Depuis la source qui bouillonne sourdement dans le fond de la capitale, ce cri d’Aimé Césaire permet à Shakespeare d’envisager un au-delà de l’horizon. Si la volonté d’être de l’Europe a conduit celle-ci vers les îles du soleil couchant, si le monde ancien se reformule à partir de l’idée caraïbe, si les plantations extensives s’y développent, grâce à l’esclavage, comme un modèle nécessaire à l’essor du capitalisme européen ; si donc, sans les Caraïbes, l’Europe ne serait pas l’Europe et lui-même, Shakespeare, ne serait pas Shakespeare ; et si les métissages propres aux Caraïbes font surgir une image nouvelle de la « nature humaine » n’ayant d’équivalent que dans les brassages de populations au fond de la mer Méditerranée, ne peut-on en déduire qu’il y a là le creuset d’une substance nouvelle qui devrait être le substrat de toute œuvre novatrice en Europe, sur les plans de la création artistique aussi bien que de l’invention politique ?
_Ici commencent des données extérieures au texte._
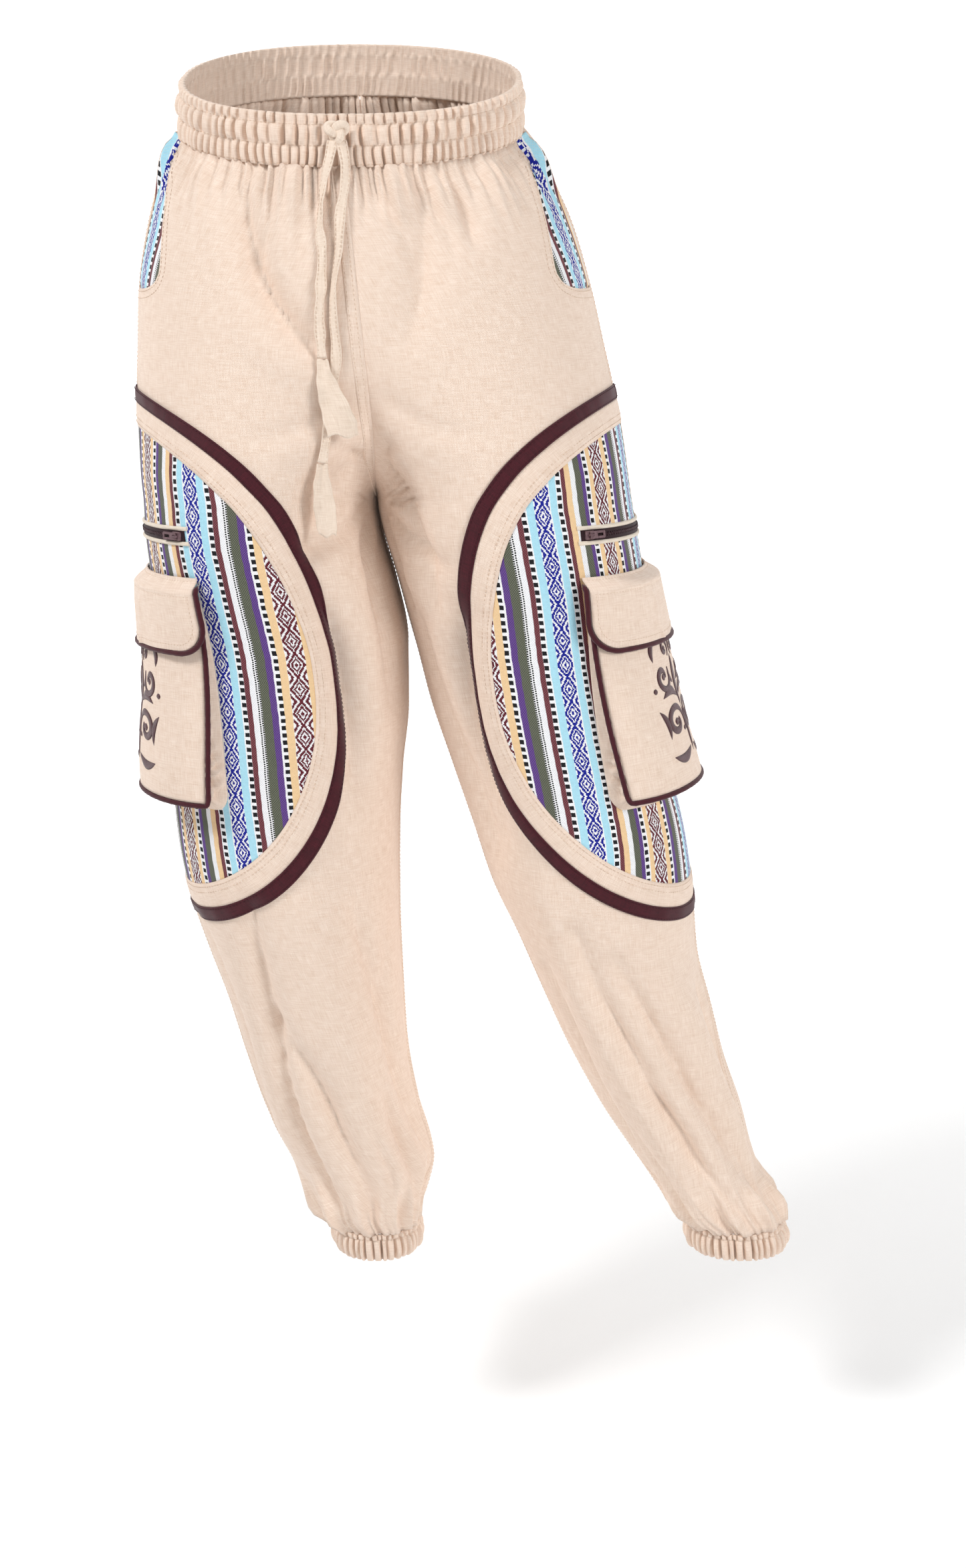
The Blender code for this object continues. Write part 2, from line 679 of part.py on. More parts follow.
def cut_rectangle(x, y, cut):
    """A rectangle's outline with its corners cut off."""
    return [
        (x[0] + cut, y[0]), (x[1] - cut, y[0]), (x[1], y[0] + cut), (x[1], y[1] - cut),
        (x[1] - cut, y[1]), (x[0] + cut, y[1]), (x[0], y[1] - cut), (x[0], y[0] + cut),
    ]


def zip_slider(side):
    """The slider's body with the bridge that holds the pull tab, in one piece."""
    top = SLIDER_BASE + SLIDER_BODY[2]
    place = slider_frame(side, top)
    bpy.ops.mesh.primitive_cube_add(size=1.0)
    body = bpy.context.object
    body.name = side + "_zip_slider"
    body.data.name = body.name
    for vertex in body.data.vertices:
        vertex.co.x = vertex.co.x * SLIDER_BODY[0] + 0.0009
        vertex.co.y *= SLIDER_BODY[1]
        vertex.co.z = (vertex.co.z - 0.5) * SLIDER_BODY[2]
    for home in list(body.users_collection):
        home.objects.unlink(body)
    parts.objects.link(body)
    body.matrix_world = place
    body.data.materials.append(METAL)
    soften = body.modifiers.new("rounded_edges", "BEVEL")
    soften.width = 0.0006
    soften.segments = 1
    half = BRIDGE_WIDTH / 2
    count = len(BRIDGE_PROFILE)
    shape = bmesh.new()
    near = [shape.verts.new((x / 1000, -half, z / 1000)) for x, z in BRIDGE_PROFILE]
    far = [shape.verts.new((x / 1000, half, z / 1000)) for x, z in BRIDGE_PROFILE]
    shape.faces.new(near)
    shape.faces.new(far[::-1])
    for i in range(count):
        j = (i + 1) % count
        shape.faces.new((near[j], near[i], far[i], far[j]))
    bmesh.ops.recalc_face_normals(shape, faces=shape.faces)
    data = bpy.data.meshes.new(side + "_bridge")
    shape.to_mesh(data)
    shape.free()
    bridge = bpy.data.objects.new(side + "_bridge", data)
    bridge.hide_render = True
    bridge.display_type = "WIRE"
    bridge.matrix_world = place
    cutters.objects.link(bridge)
    union = body.modifiers.new("bridge", "BOOLEAN")
    union.operation = "UNION"
    union.object = bridge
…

Shakespeare se caresse le menton, marchant de long en large sur la scène de son Théâtre du Globe, installé par les soins d’Atlas au bord du canal de Bruxelles. Il songe à son Timon d’Athènes, vaste réflexion méditerranéenne sur les finalités de la richesse matérielle, ainsi qu’à son couple de La Tempête, formé de Caliban et de Prospero, qu’il promène sur une île des Bermudes. Une voix s’élève alors, du cachot où César a relégué Césaire, chargée de bimbeloteries et de miroirs ; une voix charriant des millions de crânes pour une traversée de l’Atlantique ; une voix éraillée par le rhum en provenance des Caraïbes : « Nous pousserons d’une telle raideur le grand cri nègre que les assises du monde en seront ébranlées ».

Le grand cri nègre de Césaire – n’en déplaise à tous les Césars –, par-delà siècles et océans, jetterait pour toujours un pont suspendu fluide et mobile de l’Europe à l’Afrique et à l’Amérique, l’Europe entendue comme la petite sœur occidentale de l’immense Asie.